119-HRES-1136 Journalist Public Summary
119 · HRES 1136 Supporting the goals and ideals of "Long COVID Awareness Month".
A symbolic House resolution to spotlight Long COVID each March, acknowledge its health and economic toll, and urge more research; it creates no new programs or funding and is currently in the House Energy and Commerce Committee.
Headline Summary
A nonbinding House resolution to recognize March as “Long COVID Awareness Month,” highlight the condition’s impact, and encourage more medical research—without creating new law or funding.
What It Does
H. Res. 1136 expresses the House’s support for the goals and ideals of “Long COVID Awareness Month.” It acknowledges that Long COVID can last months or years and affect multiple organs; that patients often face fatigue, limits on work, and lower quality of life; and it supports more research into causes and treatments. The resolution cites estimates that over 400 million people worldwide have been affected, that risk can rise with repeat infections (even among vaccinated people), that there is currently no specific treatment, and that Long COVID could cost the U.S. economy about $3.7 trillion over five years. It does not mandate actions, appropriate money, or change existing law.
By the Numbers (as cited in the resolution)
Who’s For It
- Primary sponsor: Rep. Valerie Foushee (D‑NC).
- Supporters argue an official awareness month reduces stigma, helps patients be taken seriously in schools and workplaces, and keeps pressure on agencies and researchers to speed up studies and care models.
- Public‑health and patient‑advocacy voices typically favor such resolutions because they elevate a condition that lacks specific treatments and clear care pathways.
Who’s Against It
- Skeptics of symbolic measures may say awareness resolutions have limited practical effect and prefer concrete legislation with funding or program requirements.
- Fiscal hawks may worry that calls for “more research” could precede future spending increases and want cost–benefit scrutiny of cited estimates.

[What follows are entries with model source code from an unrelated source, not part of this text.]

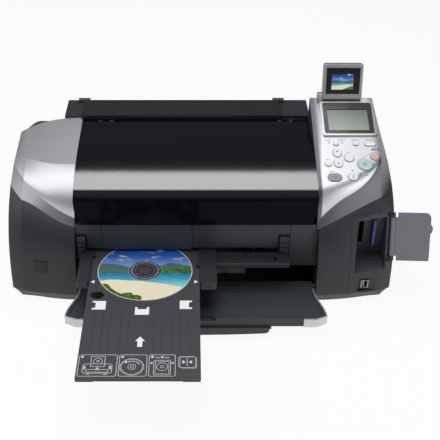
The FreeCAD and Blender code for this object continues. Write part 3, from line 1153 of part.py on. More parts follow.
def paper_guide():
    """Platen ahead of the feed roller and the ribbed guide behind it, on two long feet."""
    platen_y = EJECT_Y + EJECT_R + 1.5, FEED_Y - FEED_R - 1.0
    rear_y = FEED_Y + FEED_R + 1.0, BODY_BACK - WALL - 1.0
    slabs = [box(-150, 78, *platen_y, PATH_LOW - 6, PATH_LOW - 1.6),
             box(-150, 122, *rear_y, PATH_LOW - 3.2, PATH_LOW - 1.0)]
    ribs = [box(x, x + 2, *ends, PATH_LOW - 2, PATH_LOW)
            for ends, right in ((platen_y, 76), (rear_y, 120)) for x in range(-146, right, 24)]
    trough = box(-140, 66, -38, -18, PATH_LOW - 4.5, PATH_LOW + 1)
    feet = []
    for x in (-147.0, 70.0):
        low = FEED_Y - 2 * FEED_R, FEED_Y + 2 * FEED_R
        web = plate_x([(platen_y[0] + 4, FLOOR + SEAM), (WEB_BACK, FLOOR + SEAM),
                       (WEB_BACK, PATH_LOW - 3), (low[1], PATH_LOW - 3),
                       (low[1], PATH_LOW - 20), (low[0], PATH_LOW - 20), (low[0], PATH_LOW - 3),
                       (platen_y[0] + 4, PATH_LOW - 3)], x, x + 4)
        feet.append(web.cut(box(x - 1, x + 5, CHASSIS_Y - 1, CHASSIS_Y + SHEET + 1, 0, 52)))
    return fuse(slabs + ribs + feet).cut(trough)


def capping_station():
    tray = rounded_box(84, 164, -48, -10, 20, 66, 3.0)
    wells = [rounded_box(95, 122, -42, -16, 63, 70, 2.0), rounded_box(126, 153, -42, -16, 63, 70, 2.0)]
    lips = [rounded_box(93.5, 123.5, -43.5, -14.5, 65.5, 70.8, 2.5).cut(
                rounded_box(95, 122, -42, -16, 60, 75, 2.0)),
            rounded_box(124.5, 154.5, -43.5, -14.5, 65.5, 70.8, 2.5).cut(
                rounded_box(126, 153, -42, -16, 60, 75, 2.0))]
    foot = box(88, 138, -44, -14, FLOOR + SEAM, 21)
    return fuse([tray.cut(wells), foot] + lips)


def waste_ink_pad():
    return box(-132, 62, -58, 20, FLOOR + SEAM, 17)


def main_board():
    board = box(20, 142, BODY_BACK - 16.5, BODY_BACK - 14.9, 26, 58)
    chips = [box(x, x + 16, BODY_BACK - 19, BODY_BACK - 16.4, 32, 48) for x in (34.0, 64.0, 92.0)]
    posts = [rod_y(BODY_BACK - 15, BODY_BACK - WALL - 0.3, x, z, 2.0)
             for x in (26.0, 136.0) for z in (30.0, 54.0)]
    return fuse([board] + chips + posts)


def power_supply():
    rest = FOOT_H - FOOT_OUT + WALL + SEAM
    return rounded_box(-236, -199, -10, BODY_BACK - 22, rest, 86, 3.0)


BUILDERS = {
    "base_pan": base_pan,
    "rubber_feet": rubber_feet,
    "left_side_casing": left_side_casing,
    "right_side_casing": right_side_casing,
    "left_top_fairing": left_top_fairing,
    "control_panel_housing": control_panel_housing,
    "rear_casing": rear_casing,
    "front_fascia": front_fascia,
    "card_bay": card_bay,
    "usb_ports": usb_ports,
    "power_inlet": power_inlet,
    "lcd_bezel": lcd_bezel,
    "lcd_glass": lcd_glass,
    "panel_board": panel_board,
    "main_board": main_board,
    "power_supply": power_supply,
    "paper_guide": paper_guide,
    "engine_frame": engine_frame,
    "carriage_shaft": carriage_shaft,
    "timing_belt": timing_belt,
    "carriage_motor": carriage_motor,
    "feed_motor": feed_motor,
    "capping_station": capping_station,
    "waste_ink_pad": waste_ink_pad,
    "sheet_feeder": sheet_feeder,
    "disc_guide": disc_guide,
    "carriage": carriage,
    "ink_cartridges": ink_cartridges,
    "drive_pulley": lambda: pulley(MOTOR_X),
    "idler_pulley": lambda: pulley(IDLE_X),
    "feed_roller": feed_roller,
    "feed_idler": feed_idler,
    "feed_pinion": feed_pinion,
    "eject_roller": eject_roller,
    "pickup_roller": pickup_roller,
    "hopper_plate": hopper_plate,
    "edge_guide": edge_guide,
    "paper_support": paper_support,
    "support_extension": support_extension,
    "top_cover": top_cover,
    "output_tray": output_tray,
    "tray_trim": tray_trim,
    "tray_extension": tray_extension,
    "disc_tray": disc_tray,
    "disc": disc,
    "card_door": card_door,
    "memory_card": memory_card,
    "monitor_housing": monitor_housing,
    "monitor_screen": monitor_screen,
}
for key in BUTTONS:
    BUILDERS[key + "_button"] = lambda key=key: button(key)

os.makedirs("parts", exist_ok=True)
for node, builder in BUILDERS.items():
    shape = builder()
    shape.exportStep(os.path.join("parts", node + ".step"))
    print(node, len(shape.Solids), shape.isValid(), round(shape.Volume / 1000.0, 1))
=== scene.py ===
import math

import bmesh
import bpy
from mathutils import Matrix, Vector
from mathutils.geometry import convex_hull_2d


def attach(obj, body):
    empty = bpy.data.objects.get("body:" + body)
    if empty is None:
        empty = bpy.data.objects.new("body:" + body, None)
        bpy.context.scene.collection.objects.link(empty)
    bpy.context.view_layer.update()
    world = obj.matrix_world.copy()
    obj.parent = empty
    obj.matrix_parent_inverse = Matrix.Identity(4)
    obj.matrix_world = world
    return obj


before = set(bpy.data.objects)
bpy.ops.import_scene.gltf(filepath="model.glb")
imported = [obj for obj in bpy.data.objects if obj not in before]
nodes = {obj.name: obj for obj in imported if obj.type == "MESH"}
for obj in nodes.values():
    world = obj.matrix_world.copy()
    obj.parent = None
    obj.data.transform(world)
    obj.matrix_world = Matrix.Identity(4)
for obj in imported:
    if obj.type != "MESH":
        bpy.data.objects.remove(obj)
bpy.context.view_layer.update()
mm = 0.001

cameraSetup = {"place": (-0.0150, -1.0306, 0.7502), "tilt": 55.9, "lens": 72.5, "sensor": 36,
               "shiftX": 0.0686}
lightSetup = {
    "floorHeight": -0.002, "floorReach": 40.0, "floorColor": (0.78, 0.78, 0.785),
    "floorGlow": 0.93, "world": 0.14,
    "overheadSoftbox": ((0.0, -0.03, 1.25), (0.0, -0.03, 0.1), (0.78, 1.05), 8.2),
    "leftSoftbox": ((-0.97, -0.10, 0.99), (0.0, -0.05, 0.12), (1.3, 1.3), 8.6),
    "rightSoftbox": ((1.09, -0.68, 0.46), (0.0, -0.05, 0.12), (0.9, 0.8), 4.6),
}


def makeCamera(setup):
    data = bpy.data.cameras.new("studioCamera")
    data.lens = setup["lens"]
    data.sensor_width = setup["sensor"]
    data.shift_x = setup["shiftX"]
    camera = bpy.data.objects.new("studioCamera", data)
    camera.location = setup["place"]
    camera.rotation_euler = (math.radians(setup["tilt"]), 0, 0)
    bpy.context.scene.collection.objects.link(camera)
    bpy.context.scene.camera = camera


def softLight(name, place, aim, size, power):
    data = bpy.data.lights.new(name, "AREA")
    data.shape = "RECTANGLE"
    data.size, data.size_y = size
    data.energy = power
    lamp = bpy.data.objects.new(name, data)
    lamp.location = place
    lamp.rotation_euler = (Vector(aim) - Vector(place)).to_track_quat("-Z", "Y").to_euler()
    bpy.context.scene.collection.objects.link(lamp)


makeCamera(cameraSetup)
bpy.context.scene.view_settings.view_transform = "Standard"
for lampName in ("overheadSoftbox", "leftSoftbox", "rightSoftbox"):
    softLight(lampName, *lightSetup[lampName])
print("camera and lights are up")


class Value:
    # a number in a material; arithmetic on it adds the Math nodes
    def __init__(self, paint, socket):
        self.paint = paint
        self.socket = socket

    def math(self, operation, *others):
        return self.paint.add("Math", {"operation": operation}, dict(enumerate((self,) + others)))

    def __add__(self, other):
        return self.math("ADD", other)

    def __sub__(self, other):
        return self.math("SUBTRACT", other)

    def __mul__(self, other):
        return self.math("MULTIPLY", other)

    def __truediv__(self, other):
        return self.math("DIVIDE", other)

    def __rsub__(self, other):
        return self.paint.add("Math", {"operation": "SUBTRACT"}, {0: other, 1: self})

    def __lt__(self, other):
        return self.math("LESS_THAN", other)

    def __gt__(self, other):
        return self.math("GREATER_THAN", other)

    __radd__ = __add__
    __rmul__ = __mul__

    def between(self, low, high):
        return (self > low) * (self < high)

    def clamped(self):
        return self.paint.add("Clamp", {}, {"Value": self})


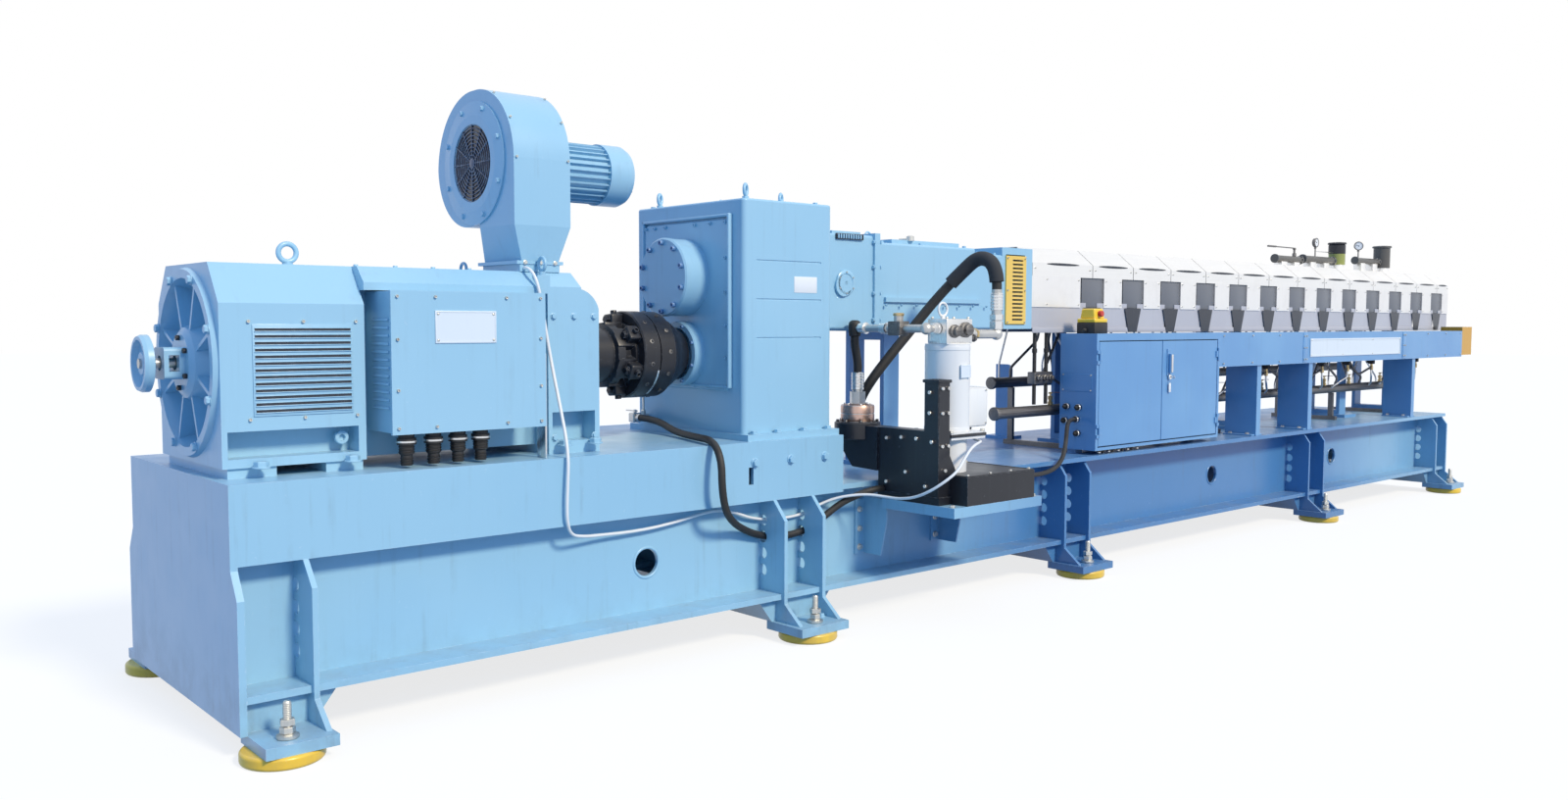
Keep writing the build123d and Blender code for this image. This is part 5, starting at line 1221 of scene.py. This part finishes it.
def fitting_details():
    """Crimps, nuts, cuffs and valve of the oil hoses and the supply pipe."""
    grooves = [(r, 14 + 16 * k + dz) for k in range(5) for r, dz in ((33, 0), (30.5, 3), (33, 6))]
    fit("hose_crimps", "bright_steel", turned([(29, 0), (33, 3), *grooves, (33, 88), (28, 92)], 28, 30),
        spots(UP, (*PUMP_FLANGE, 1148), (*ELBOW, 1560)))
    fit("hose_nuts", "bright_steel", hexagon((34, 0), (38, 3), (38, 28), (34, 31)),
        spots(UP, (*ELBOW, 1510), (3270, -359, 985)))
    fit("elbow_nut", "bright_steel", hexagon((33, 0), (37, 3), (37, 40), (33, 44)), spots(UP, (*ELBOW, 1462)))
    fit("suction_elbow", "rubber", turned([(24, 0), (31, 4), (33, 30), (33, 62), (28, 76), (14, 84)], 28, 50),
        spots(UP, (3170, -432, 1425)))
    fit("supply_pipe_cuffs", "bright_steel",
        turned([(22, 0), (27, 3), (27, 34), (30, 36), (30, 44), (24, 46)], 24),
        spots(FRONT, (3170, (-470, -620), 1468)) + spots(RIGHT, (3204, -925, 1468)))
    knob = turned([(16, 0), (19, 2), (19, 14), (14, 16), (14, 26), (26, 28), (28, 31), (28, 40), (24, 43),
                   (8, 44)], 22)
    fit("supply_valve_knob", "brass", knob, spots(UP, (3170, -740, 1502)))
    fit("supply_valve_body", "dark_steel", panel((3134, 3206), (-782, -698), (1432, 1504), 5, LEFT, 10, 2))
    fit("delivery_union", "brass",
        hexagon((26, 0), (30, 3), (30, 24), (24, 27), (24, 60), (29, 62), (29, 76), (22, 80)),
        spots(RIGHT, (3500, -900, 1440)))


def filter_head_details():
    """Shell of the filter head, with its ports and screws."""
    fit("filter_head_shell", "bright_steel", panel((3250, 3443), (-988, -862), (1396, 1516), 4, LEFT, 10, -2))
    ports = []
    for x, z, r in ((3300, 1455, 30), (3385, 1462, 36)):
        port = turned([(r, 0), (r + 3, 2), (r + 3, 12), (0.8 * r, 16), (0.8 * r, 34), (0.55 * r, 38)], 24)
        ports.append(placed(port, facing((x, -988, z), FRONT)))
    stem = hexagon((16, 0), (22, 2), (22, 20), (13, 24), (13, 60), (20, 62), (20, 74), (12, 78))
    fit("filter_head_ports", "dark_steel", joined([*ports, placed(stem, facing((3443, -940, 1420), RIGHT))]))
    fit("filter_head_screws", "zinc", screw(10), spots(UP, ((3266, 3427), (-972, -878), 1516)))


def oil_motor_details():
    """Bands, flange, blank plate and terminal box of the oil motor."""
    fit("motor_bands", "pale_grey", turned([(112.4, 0), (114, 2), (114, 20), (112.6, 24)], 48),
        spots(UP, (3352, -905, (957, 1360))))
    fit("oil_motor_plate", "pale_plate", panel((3318, 3392), (-1024, -1017), (1225, 1290), 1.5, FRONT, 4, -1))
    fit("oil_motor_flange", "black", panel((3236, 3506), (-1036, -774), (934, 950), 4, UP, 10, -2))
    fit("oil_motor_flange_bolts", "zinc", bolt(14), spots(UP, ((3252, 3490), (-1020, -790), 957)))
    fit("oil_motor_box_lid", "pale_grey", panel((3470, 3636), (-931, -925), (972, 1165), 5, FRONT, 10, 2))
    fit("oil_box_screws", "zinc", screw(6), spots(FRONT, ((3482, 3624), -931, (984, 1153))))
    fit("oil_box_gland", "black_plastic", turned([(11, 0), (13, 2), (13, 12), (9, 18), (9, 24)], 16),
        spots(DOWN, (3556, -880, 967)))


def tank_details():
    """Lid of the low tank, and the bolts through the shelf."""
    fit("tank_lid", "black", panel((3232, 3746), (-1146, -704), (748, 757), 3, UP, 8, -2))
    fit("tank_lid_bolts", "zinc", bolt(10), spots(UP, ((3250, 3420, 3580, 3728), (-1130, -720), 755)))
    fit("shelf_bolts", "zinc", bolt(14), spots(UP, ((3150, 3780), (-1120, -760), 612), spin=0.4))


DETAILS = (
    cords, base_details, terminal_box_details, motor_details, blower_details, coupling_details,
    gearbox_details, housing_details, barrel_details, bridge_details, cabinet_details, door_details,
    stop_box_details, vent_details, pipe_details, cooling_details, pump_details, fitting_details,
    filter_head_details, oil_motor_details, tank_details, make_floor,
)
for make in DETAILS:
    make()
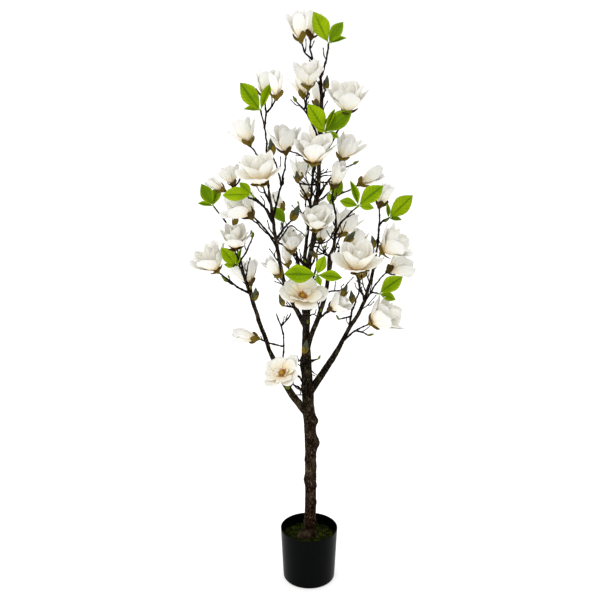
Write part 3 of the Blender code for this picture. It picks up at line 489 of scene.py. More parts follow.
# The plan of the crown in millimetres, as in the source: each carrier, and the sprays on it with name,
# height and what their twigs end in. An item is its kind, its place, its lean to the right as seen from
# the front and towards the front, in degrees from upright, then the width of a wide, open or bowl bloom
# or the length of any other. Leaves have for each blade its two leans, its length and, where it is
# folded, its width as a share of a flat one's. The top spray leaves the leader by two stems.
sprays = [
    ("trunk", [
     ("low_front", 560, [("wide", (-71, -72, 656), -22, 30, 98), ("bud", (-56, -52, 610), -38, 24, 25)]),
     ("low_left", 592, [("bare", (-73, -20, 690), 2, 0), ("bare", (-71, -20, 752), 2, 0),
      ("bare", (-89, -20, 808), -10, 5), ("bare", (-52, -20, 810), 12, 5),
      ("bare", (-85, -20, 723), -60, 0), ("closed", (-141, -30, 746), -76, 5, 70)]),
     ("low_right", 655, [("bud", (-16, -52, 711), 14, 8, 42), ("bud", (24, -42, 692), 24, 10, 14)]),
     ("low_back", 610, [("half", (-8, 160, 765), 4, -28, 80)])]),
    ("bough_left", [
     ("left_outer", 862, [("bowl", (-246, -20, 930), -30, 6, 108), ("bud", (-222, 20, 892), -50, -5, 24)]),
     ("left_back", 790, [("half", (-166, 110, 861), -20, -12, 80)]),
     ("left_bud", 832, [("bud", (-148, -24, 852), 10, 18, 40)]),
     ("left_tip", 915, [("bowl", (-194, -80, 1003), 4, 12, 88),
      ("leaves", (-194, -40, 950), (-34, 15, 66), (20, 20, 56, 0.5), (-82, 15, 32)),
      ("bud", (-152, -10, 1020), -8, 5, 22)]),
     ("left_high", 880, [("bud", (-205, 50, 1040), 20, -10, 36), ("bud", (-214, 20, 1010), 8, 5, 34),
      ("leaves", (-257, 30, 1097), (-28, 5, 66), (-78, 10, 42, 0.6), (10, -30, 55))])]),
    ("bough_mid_left", [
     ("mid_left_low", 885, [("closed", (-76, -130, 945), -40, 10, 60)]),
     ("mid_left_side", 1005, [("half", (-147, -110, 1096), -54, 14, 86)]),
     ("mid_left_bud", 1030, [("bud", (-48, -68, 1076), 28, 10, 48)]),
     ("mid_left_leaves", 1085, [("leaves", (-143, -168, 1156), (-86, 6, 70), (-42, 0, 42)),
      ("closed", (-230, 40, 1138), -58, -5, 52), ("half", (-209, 100, 1143), -16, -15, 58),
      ("bud", (-170, 60, 1200), -62, -5, 22)]),
     ("mid_left_front", 1085, [("half", (-62, -52, 1245), -4, 4, 78),
      ("bud", (-94, -120, 1247), -5, 6, 42)]),
     ("mid_left_bloom", 1128, [("open", (-118, -172, 1182), -12, 14, 110)]),
     ("mid_left_tip", 1165, [
      ("leaves", (-122, -114, 1354), (-38, 12, 82), (24, 12, 74, 0.5), (-84, 30, 44, 0.6)),
      ("closed", (-113, -85, 1385), -3, 0, 64), ("closed", (-83, -140, 1384), 0, 8, 66),
      ("half", (-158, 20, 1260), -24, -18, 72)])]),
    ("leader", [
     ("top", 1428, [("leaves", (45, 0, 1511), (-27, 8, 84), (34, 12, 62), (73, 10, 46, 0.6))]),
     ("top", 1422, [("bare", (5, 4, 1471), -24, 0), ("closed", (1, 32, 1526), 8, -5, 62),
      ("closed", (-24, -30, 1517), -10, 5, 70)]),
     ("high_left", 1262, [("bare", (-16, -30, 1350), -14, 0), ("half", (-6, -60, 1405), -4, 10, 74),
      ("half", (-18, 25, 1381), -4, -20, 62), ("bud", (-36, -15, 1370), -30, 0, 18)]),
     ("high_bud", 1360, [("bud", (38, -12, 1398), 9, 6, 38)]),
     ("high_front_bud", 1300, [("bud", (20, -30, 1340), -8, 8, 34)]),
     ("high_right", 1215, [("bowl", (92, -50, 1344), -3, 16, 112),
      ("leaves", (38, -52, 1297), (-32, 12, 84), (52, 12, 84), (20, 0, 62, 0.4),
       (112, 0, 34), (-58, 20, 34))]),
     ("high_back", 1255, [("closed", (19, 95, 1354), 0, -10, 58)]),
     ("front_high", 1130, [("bowl", (5, -118, 1224), 6, 11, 108), ("bud", (-32, -50, 1170), -4, 10, 32)]),
     ("right_high", 1120, [("half", (81, 30, 1219), 24, 0, 78), ("bud", (114, 30, 1208), 60, 0, 18)]),
     ("left_high_back", 1080, [("half", (-33, 50, 1164), 14, -8, 60)]),
     ("front_middle", 975, [("bowl", (14, -100, 1056), 3, 14, 84)]),
     ("back_middle", 920, [("half", (29, 80, 989), 8, -8, 58)]),
     ("left_middle", 890, [("half", (-49, 20, 973), 0, 2, 70), ("leaves", (-64, 50, 1046), (-38, 0, 58))]),
     ("front_low", 880, [
      ("leaves", (16, -143, 951), (-82, 22, 88, 1.1), (22, 5, 52), (98, 4, 64, 0.8), (160, 40, 30)),
      ("bud", (18, -60, 979), -50, 20, 30)])]),
    ("trunk", [
     ("front_bloom", 735, [("wide", (-21, -131, 886), 8, 28, 108),
      ("bud", (-70, -104, 859), -16, 10, 34)])]),
    ("bough_mid_right", [
     ("mid_right_low", 785, [("half", (50, -80, 843), 58, 10, 64), ("bud", (82, -92, 881), 26, 8, 36)]),
     ("mid_right_back", 890, [("half", (86, 140, 994), 26, -10, 88),
      ("half", (130, 170, 945), 12, -22, 68)]),
     ("mid_right_bud", 960, [("bud", (90, -40, 1010), 40, 15, 46)]),
     ("mid_right_leaves", 1030, [
      ("leaves", (123, -60, 1112), (46, 10, 82), (-16, 5, 68, 0.5), (-74, 0, 50), (92, 20, 40))]),
     ("mid_right_tip", 1080, [("closed", (58, -50, 1158), 20, 8, 70),
      ("leaves", (60, 12, 1118), (22, 0, 56)), ("closed", (135, 100, 1145), 58, -10, 74)])]),
    ("bough_right", [
     ("right_low", 728, [("bowl", (160, -60, 798), 58, 10, 120), ("bud", (160, 0, 745), 75, 0, 18)]),
     ("right_bud", 765, [("bud", (114, -26, 845), -5, 5, 36), ("bud", (78, -30, 800), -30, 5, 16)]),
     ("right_front", 845, [("open", (117, -120, 952), 2, 15, 114)]),
     ("right_outer", 830, [("half", (220, 110, 898), 62, -5, 82),
      ("leaves", (182, -55, 878), (46, 12, 78), (104, 15, 46))]),
     ("right_back", 742, [("half", (150, 215, 852), 10, -36, 78)]),
     ("right_side", 915, [("bowl", (188, -34, 984), 50, 6, 112)]),
     ("right_tip", 990, [("closed", (186, 40, 1094), 20, 0, 64),
      ("leaves", (209, 20, 1066), (46, 10, 88), (-6, 5, 42, 0.5), (92, 20, 36, 0.7)),
      ("bud", (169, -30, 998), -12, 10, 34)])]),
    ("bough_back", [
     ("back_low", 850, [("closed", (-61, 140, 908), -6, -10, 58)]),
     ("back_middle_right", 900, [("half", (30, 225, 1005), 6, -32, 82)]),
     ("back_left", 925, [("half", (-165, 195, 1035), -32, -22, 80),
      ("closed", (-74, 160, 1068), -36, -5, 54)]),
     ("back_high", 1030, [("closed", (-10, 196, 1092), -5, -14, 50),
      ("leaves", (56, 190, 1110), (40, -25, 70), (160, -40, 50), (88, -20, 45))]),
     ("back_tip", 1170, [("half", (22, 180, 1245), 8, -22, 68),
      ("half", (-62, 170, 1232), -14, -22, 62)])]),
]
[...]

- Some may question the precision of large economic-impact figures or argue Congress should focus on broader pandemic‑recovery priorities rather than designating awareness periods.
What’s Next
- Introduced
- March 25, 2026
- Current status
- Referred to the House Committee on Energy and Commerce
- Path forward
- The committee can hold hearings or take no action. If reported to the floor and adopted by a House vote, the resolution would state the House’s position and conclude there (no Senate/President step).